What is needed —
For this exercise, return only the lines from the line containing "Turn this picture" through the line containing "RELIEF_DROP = 10.7", both ends included, exactly as they are.

(Dataset excerpt)
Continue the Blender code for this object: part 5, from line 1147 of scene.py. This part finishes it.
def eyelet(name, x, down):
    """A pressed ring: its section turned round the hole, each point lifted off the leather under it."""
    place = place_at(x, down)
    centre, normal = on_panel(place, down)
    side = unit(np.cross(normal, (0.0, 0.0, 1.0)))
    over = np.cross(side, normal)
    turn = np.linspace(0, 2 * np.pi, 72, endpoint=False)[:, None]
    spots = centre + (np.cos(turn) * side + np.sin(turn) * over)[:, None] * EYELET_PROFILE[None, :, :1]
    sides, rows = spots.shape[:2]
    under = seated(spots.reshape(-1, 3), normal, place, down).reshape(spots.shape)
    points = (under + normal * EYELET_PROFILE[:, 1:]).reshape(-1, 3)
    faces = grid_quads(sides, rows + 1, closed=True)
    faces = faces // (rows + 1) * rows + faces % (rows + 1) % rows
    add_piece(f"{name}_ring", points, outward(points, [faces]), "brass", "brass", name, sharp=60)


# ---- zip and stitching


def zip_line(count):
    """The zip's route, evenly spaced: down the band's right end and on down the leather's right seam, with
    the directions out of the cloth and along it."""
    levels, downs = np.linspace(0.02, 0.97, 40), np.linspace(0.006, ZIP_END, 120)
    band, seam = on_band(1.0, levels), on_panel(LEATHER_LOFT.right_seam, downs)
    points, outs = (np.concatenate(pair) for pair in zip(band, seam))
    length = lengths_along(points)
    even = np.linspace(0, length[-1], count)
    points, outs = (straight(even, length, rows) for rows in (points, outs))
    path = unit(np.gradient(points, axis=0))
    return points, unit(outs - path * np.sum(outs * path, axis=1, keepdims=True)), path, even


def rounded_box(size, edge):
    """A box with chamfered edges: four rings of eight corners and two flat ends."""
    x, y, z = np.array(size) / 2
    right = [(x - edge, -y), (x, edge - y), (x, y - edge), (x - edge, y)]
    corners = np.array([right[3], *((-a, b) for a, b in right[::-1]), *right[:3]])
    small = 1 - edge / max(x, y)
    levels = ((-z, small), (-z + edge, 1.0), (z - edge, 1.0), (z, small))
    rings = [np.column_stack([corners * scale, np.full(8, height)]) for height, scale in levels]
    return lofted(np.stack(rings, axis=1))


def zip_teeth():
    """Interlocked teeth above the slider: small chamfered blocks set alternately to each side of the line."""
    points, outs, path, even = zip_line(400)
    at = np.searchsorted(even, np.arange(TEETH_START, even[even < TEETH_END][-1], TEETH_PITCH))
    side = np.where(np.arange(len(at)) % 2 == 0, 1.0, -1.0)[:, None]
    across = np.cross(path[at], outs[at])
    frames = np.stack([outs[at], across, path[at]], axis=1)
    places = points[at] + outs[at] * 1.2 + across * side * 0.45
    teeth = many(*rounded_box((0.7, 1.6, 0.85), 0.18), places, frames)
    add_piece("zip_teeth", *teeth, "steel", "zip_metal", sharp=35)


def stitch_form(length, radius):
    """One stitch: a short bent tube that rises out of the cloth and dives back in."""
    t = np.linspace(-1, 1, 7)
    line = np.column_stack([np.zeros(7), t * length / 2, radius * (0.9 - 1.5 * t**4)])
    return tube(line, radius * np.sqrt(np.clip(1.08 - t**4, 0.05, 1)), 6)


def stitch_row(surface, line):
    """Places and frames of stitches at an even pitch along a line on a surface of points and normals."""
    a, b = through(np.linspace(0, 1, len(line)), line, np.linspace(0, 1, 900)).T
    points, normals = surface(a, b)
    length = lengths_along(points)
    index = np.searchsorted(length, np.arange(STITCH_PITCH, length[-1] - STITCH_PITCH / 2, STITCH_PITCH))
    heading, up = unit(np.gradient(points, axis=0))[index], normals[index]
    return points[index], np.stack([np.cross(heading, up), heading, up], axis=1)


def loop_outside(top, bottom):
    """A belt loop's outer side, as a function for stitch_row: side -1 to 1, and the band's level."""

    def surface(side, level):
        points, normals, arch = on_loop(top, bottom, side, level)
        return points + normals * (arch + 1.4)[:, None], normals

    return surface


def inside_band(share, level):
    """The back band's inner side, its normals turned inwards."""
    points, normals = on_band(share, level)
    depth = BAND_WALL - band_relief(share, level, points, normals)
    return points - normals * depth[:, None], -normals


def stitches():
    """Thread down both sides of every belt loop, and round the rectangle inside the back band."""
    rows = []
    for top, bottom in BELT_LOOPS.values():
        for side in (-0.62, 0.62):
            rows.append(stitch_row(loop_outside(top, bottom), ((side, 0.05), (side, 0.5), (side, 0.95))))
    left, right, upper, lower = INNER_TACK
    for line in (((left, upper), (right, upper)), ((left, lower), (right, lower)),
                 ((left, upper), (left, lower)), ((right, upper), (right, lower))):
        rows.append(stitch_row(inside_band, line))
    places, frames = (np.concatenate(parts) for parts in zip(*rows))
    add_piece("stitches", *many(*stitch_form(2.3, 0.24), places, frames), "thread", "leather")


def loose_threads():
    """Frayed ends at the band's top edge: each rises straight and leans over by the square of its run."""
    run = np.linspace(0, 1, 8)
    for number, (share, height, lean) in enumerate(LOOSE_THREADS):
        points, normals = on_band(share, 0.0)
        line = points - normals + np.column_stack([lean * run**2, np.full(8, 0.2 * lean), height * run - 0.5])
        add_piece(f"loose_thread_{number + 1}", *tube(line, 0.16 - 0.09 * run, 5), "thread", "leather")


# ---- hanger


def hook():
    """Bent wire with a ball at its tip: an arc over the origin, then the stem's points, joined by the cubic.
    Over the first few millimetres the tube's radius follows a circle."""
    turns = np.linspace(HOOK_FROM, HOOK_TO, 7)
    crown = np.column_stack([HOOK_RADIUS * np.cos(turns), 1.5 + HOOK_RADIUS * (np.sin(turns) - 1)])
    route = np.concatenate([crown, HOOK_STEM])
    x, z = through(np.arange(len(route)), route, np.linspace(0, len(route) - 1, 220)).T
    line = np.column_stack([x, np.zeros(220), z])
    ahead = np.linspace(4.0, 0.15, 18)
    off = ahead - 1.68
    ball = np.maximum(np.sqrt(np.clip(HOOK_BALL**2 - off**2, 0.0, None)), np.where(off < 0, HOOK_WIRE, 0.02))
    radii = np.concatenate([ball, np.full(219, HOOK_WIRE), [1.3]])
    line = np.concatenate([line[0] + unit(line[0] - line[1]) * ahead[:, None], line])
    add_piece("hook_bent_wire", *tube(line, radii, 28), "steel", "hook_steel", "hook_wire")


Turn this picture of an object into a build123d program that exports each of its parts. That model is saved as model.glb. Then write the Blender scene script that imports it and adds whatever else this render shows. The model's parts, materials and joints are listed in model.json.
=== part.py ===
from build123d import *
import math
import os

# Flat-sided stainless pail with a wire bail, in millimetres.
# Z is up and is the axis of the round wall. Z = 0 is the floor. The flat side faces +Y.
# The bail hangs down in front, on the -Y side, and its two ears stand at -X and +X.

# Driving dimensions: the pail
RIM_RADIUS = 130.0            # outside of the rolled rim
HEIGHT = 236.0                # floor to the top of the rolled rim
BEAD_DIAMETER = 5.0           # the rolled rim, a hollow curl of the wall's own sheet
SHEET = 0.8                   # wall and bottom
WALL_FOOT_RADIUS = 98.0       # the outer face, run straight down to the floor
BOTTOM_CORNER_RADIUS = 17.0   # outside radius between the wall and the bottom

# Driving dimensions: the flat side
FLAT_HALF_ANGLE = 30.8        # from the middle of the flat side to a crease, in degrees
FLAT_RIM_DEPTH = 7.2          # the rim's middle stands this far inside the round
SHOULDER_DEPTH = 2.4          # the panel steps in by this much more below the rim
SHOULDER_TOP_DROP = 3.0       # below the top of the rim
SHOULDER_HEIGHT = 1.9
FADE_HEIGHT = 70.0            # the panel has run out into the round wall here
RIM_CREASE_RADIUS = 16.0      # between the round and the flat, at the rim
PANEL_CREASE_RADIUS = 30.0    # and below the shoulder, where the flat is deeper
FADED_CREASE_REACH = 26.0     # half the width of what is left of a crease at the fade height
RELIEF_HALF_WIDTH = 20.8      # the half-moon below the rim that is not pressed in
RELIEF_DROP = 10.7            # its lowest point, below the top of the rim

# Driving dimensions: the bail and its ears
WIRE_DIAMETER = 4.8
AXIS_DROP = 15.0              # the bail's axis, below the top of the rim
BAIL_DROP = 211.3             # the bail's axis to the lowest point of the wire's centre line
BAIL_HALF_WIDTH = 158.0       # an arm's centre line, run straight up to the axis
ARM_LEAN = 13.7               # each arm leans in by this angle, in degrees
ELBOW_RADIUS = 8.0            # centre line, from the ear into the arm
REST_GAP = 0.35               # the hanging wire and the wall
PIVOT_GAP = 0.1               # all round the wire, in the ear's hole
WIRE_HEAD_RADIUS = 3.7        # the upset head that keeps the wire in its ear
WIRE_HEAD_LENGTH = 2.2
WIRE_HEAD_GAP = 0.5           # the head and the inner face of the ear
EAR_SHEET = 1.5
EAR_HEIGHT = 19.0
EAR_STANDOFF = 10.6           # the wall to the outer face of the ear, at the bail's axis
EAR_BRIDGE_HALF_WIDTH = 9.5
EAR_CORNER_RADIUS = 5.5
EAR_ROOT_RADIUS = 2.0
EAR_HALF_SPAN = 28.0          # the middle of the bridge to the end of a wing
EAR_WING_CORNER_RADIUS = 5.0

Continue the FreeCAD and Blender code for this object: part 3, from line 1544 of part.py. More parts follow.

Response to the task —
Turn this picture of an object into a build123d program that exports each of its parts. That model is saved as model.glb. Then write the Blender scene script that imports it and adds whatever else this render shows. The model's parts, materials and joints are listed in model.json.
=== part.py ===
from build123d import *
import math
import os

# Flat-sided stainless pail with a wire bail, in millimetres.
# Z is up and is the axis of the round wall. Z = 0 is the floor. The flat side faces +Y.
# The bail hangs down in front, on the -Y side, and its two ears stand at -X and +X.

# Driving dimensions: the pail
RIM_RADIUS = 130.0            # outside of the rolled rim
HEIGHT = 236.0                # floor to the top of the rolled rim
BEAD_DIAMETER = 5.0           # the rolled rim, a hollow curl of the wall's own sheet
SHEET = 0.8                   # wall and bottom
WALL_FOOT_RADIUS = 98.0       # the outer face, run straight down to the floor
BOTTOM_CORNER_RADIUS = 17.0   # outside radius between the wall and the bottom

# Driving dimensions: the flat side
FLAT_HALF_ANGLE = 30.8        # from the middle of the flat side to a crease, in degrees
FLAT_RIM_DEPTH = 7.2          # the rim's middle stands this far inside the round
SHOULDER_DEPTH = 2.4          # the panel steps in by this much more below the rim
SHOULDER_TOP_DROP = 3.0       # below the top of the rim
SHOULDER_HEIGHT = 1.9
FADE_HEIGHT = 70.0            # the panel has run out into the round wall here
RIM_CREASE_RADIUS = 16.0      # between the round and the flat, at the rim
PANEL_CREASE_RADIUS = 30.0    # and below the shoulder, where the flat is deeper
FADED_CREASE_REACH = 26.0     # half the width of what is left of a crease at the fade height
RELIEF_HALF_WIDTH = 20.8      # the half-moon below the rim that is not pressed in
RELIEF_DROP = 10.7            # its lowest point, below the top of the rim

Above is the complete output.